Installation

Install the latest version from GitHub with:

devtools::install_github('mazamascience/AirSensor2')

Install Spatial Data

The AirSensor2 package uses the MazamaSpatialUtils package to enhance data downloaded from PurpleAir with additional spatial metadata. In order to work properly, you must specify a spatial directory and install additional datasets.

If you don’t already have a spatial data directory specified, the following setup is recommended:

if ( !file.exists("~/Data/Spatial") ) {
  dir.create("~/Data/Spatial")
}

MazamaSpatialUtils::setSpatialDataDir("~/Data/Spatial")

# Install datasets
MazamaSpatialUtils::installSpatialData("NaturalEarthAdm1")
MazamaSpatialUtils::installSpatialData("USCensusCounties")

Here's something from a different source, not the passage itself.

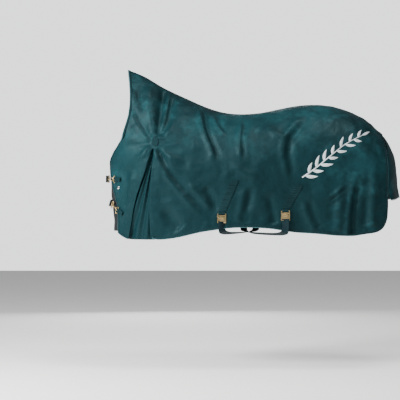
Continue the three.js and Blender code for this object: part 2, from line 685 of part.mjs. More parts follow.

# Check installed datasets
MazamaSpatialUtils::installedSpatialData()

Manage PurpleAir API Key

Please see the article on Working with PurpleAir API Keys.

The following code chunks assume that you have set up a global_vars.R file which sets your PurpleAir_API_READ_KEY.

Data Models

Synoptic data (many measurements at a single point in time) are stored as a tibble (modern dataframe) for easy use with dplyr.

Time series data for stationary time series are stored using the MazamaTimeSeries SingleTimeSeries (sts) data model:

Time series data from a single environmental sensor typically consists of multiple parameters measured at successive times. This data is stored in an R list containing two dataframes.

sts$meta – 1 row = unique device-deployment; cols = device/location metadata

sts$data – rows = UTC times; cols = measured parameters (plus an additional datetime column)

Synoptic Data Example

The following example creates a PurpleAir_synoptic (or “pas”) object with recent measurements for all PurpleAir sensors in Washington state.

# AirSensor2 package
library(AirSensor2)

# Set user's PurpleAir_API_READ_KEY
source('global_vars.R')
setAPIKey("PurpleAir-read", PurpleAir_API_READ_KEY)

# Initialize spatial datasets
initializeMazamaSpatialUtils()

# All sensors in Washington state
WA_pas <-
  pas_createNew(
    countryCodes = "US",
    stateCodes = "WA",
    lookbackDays = 1,
    location_type = 0
  )
  
pas_leaflet(WA_pas)

Function classes

The AirSensor2 package handles a variety of data sources within the world of low-cost sensors with various functions tailored to the specifics of each data source.

Functions with names of the form <source>_<action>() are designed to perform a particular <action> on data provided by a specific <source>.

Currently supported sources of data include:

  • Clarity
  • PurpleAir

In addition, functions with names of the form <structure>_<action>() are designed to perform a particular <action> on data that has been converted into a particular <structure> (aka “class”).

Currently supported data structures include:

  • pasPurpleAirSynoptic. Data for many PurpleAir sensors at a specific point in time. Each pas object is a simple tibble.
  • patPurupleAirTimeseries. Time series data for a specific PurpleAir sensor. Each pat object is a list with two tibbles: meta and data.
  • synoptic – Generic synoptic data for many sensors at a specific point in time. Each synoptic object is a simple tibble.

Data pipelines

We encourage people to embrace “data pipeline” style coding as encouraged by dplyr and related packages. The special %>% operator uses the output of one function as the first argument of the next function, thus allowing for easy “chaining” of results. Many of the functions supporting a particular data class take an object of that class as their first argument and return an object of that class. As a result, they can be chained together as in:

# Okanogan county high elevation sites
okanogan_high_pas <-
  WA_pas %>%
  pas_filter(countyName %in% c("Okanogan")) %>%
  pas_filter(elevation >= 800)
  
pas_leaflet(okanogan_high_pas)

# Okanogan county low elevation sites
okanogan_low_pas <-
  WA_pas %>%
  pas_filter(countyName %in% c("Okanogan")) %>%
  pas_filter(elevation < 800)
  
pas_leaflet(okanogan_low_pas)

Best of luck analyzing your local air quality data!